There could be more steps involved, then you can design a multi-stage pipeline as long as the timing of the steps and memory access latency matches, you would suffer little code/data cache miss. However, this process needs to be tuned with many experiments to find out right grouping of steps and prefetch time. Due to its required effort, it sees more adoption in high performance data/packet stream processing. A good production code example could be found in DPDK QoS Enqueue pipeline design: http://dpdk.org/doc/guides/prog_guide/qos_framework.html Chapter 21.2.4.3. Enqueue Pipeline.

More information could be found:

https://software.intel.com/en-us/articles/memory-management-for-optimal-performance-on-intel-xeon-phi-coprocessor-alignment-and

http://infolab.stanford.edu/~ullman/dragon/w06/lectures/cs243-lec13-wei.pdf


Write your program to take a minimal size. That is why it is not always a good idea to use -O3 optimisations for GCC. It takes up a larger size. Often, -Os is just as good as -O2. It all depends on the processor used though. YMMV.

Work with small chunks of data at a time. That is why a less efficient sorting algorithms can run faster than quicksort if the data set is large. Find ways to break up your larger data sets into smaller ones. Others have suggested this.

In order to help you better exploit instruction temporal/spatial locality, you may want to study how your code gets converted in to assembly. For example:

for(i = 0; i < MAX; ++i)
for(i = MAX; i > 0; --i)

The two loops produce different codes even though they are merely parsing through an array. In any case, your question is very architecture specific.

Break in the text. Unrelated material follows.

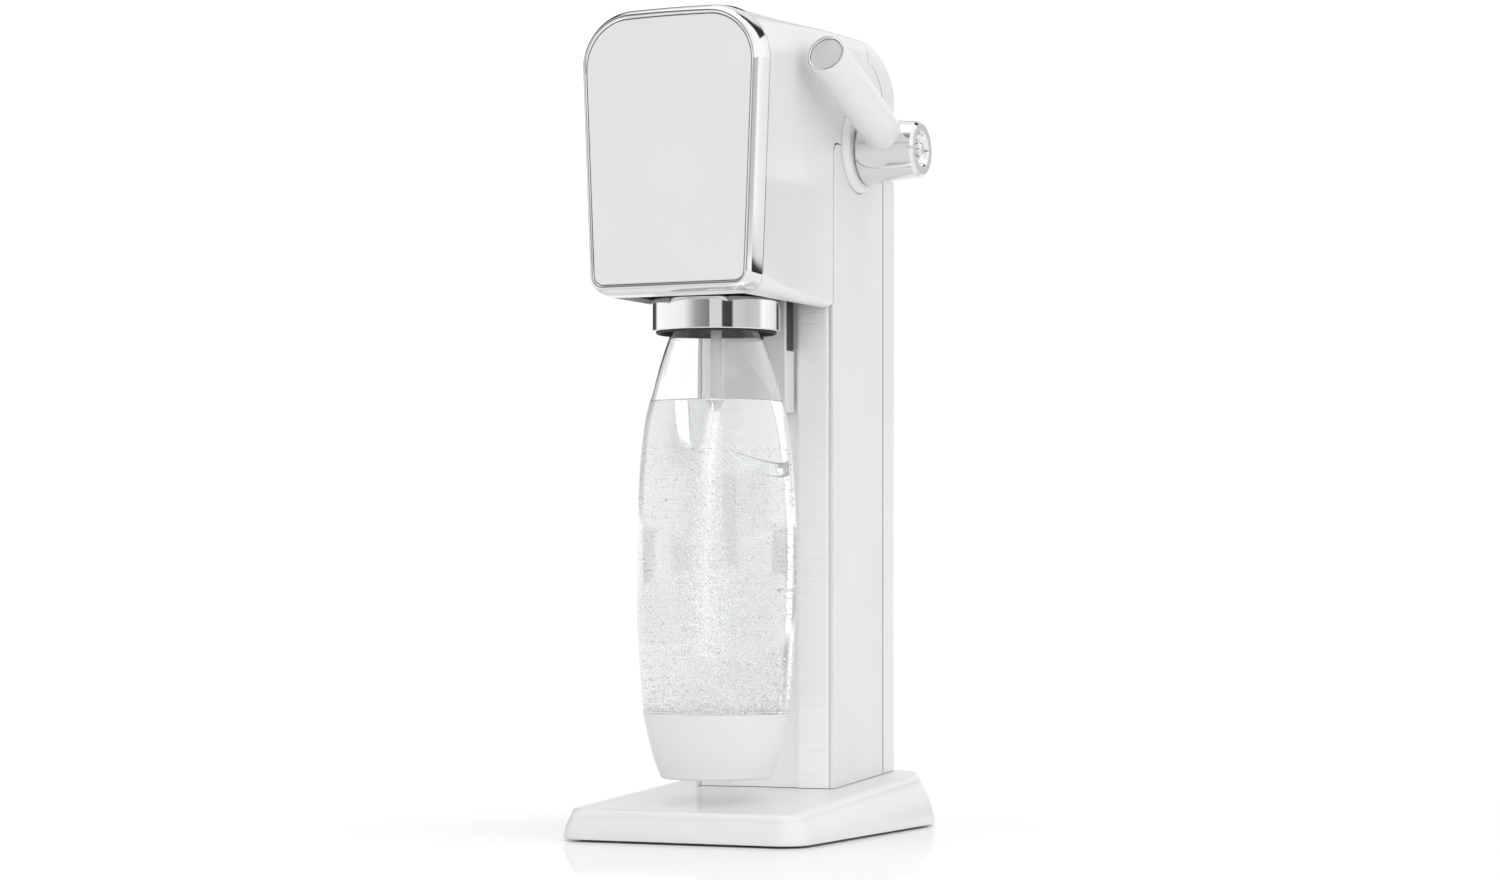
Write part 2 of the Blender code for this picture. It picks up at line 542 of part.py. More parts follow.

So, your only way to tightly control cache use is by understanding how the hardware works and optimising your code for it.


Besides aligning your structure and fields, if your structure if heap allocated you may want to use allocators that support aligned allocations; like _aligned_malloc(sizeof(DATA), SYSTEM_CACHE_LINE_SIZE); otherwise you may have random false sharing; remember that in Windows, the default heap has a 16 bytes alignment.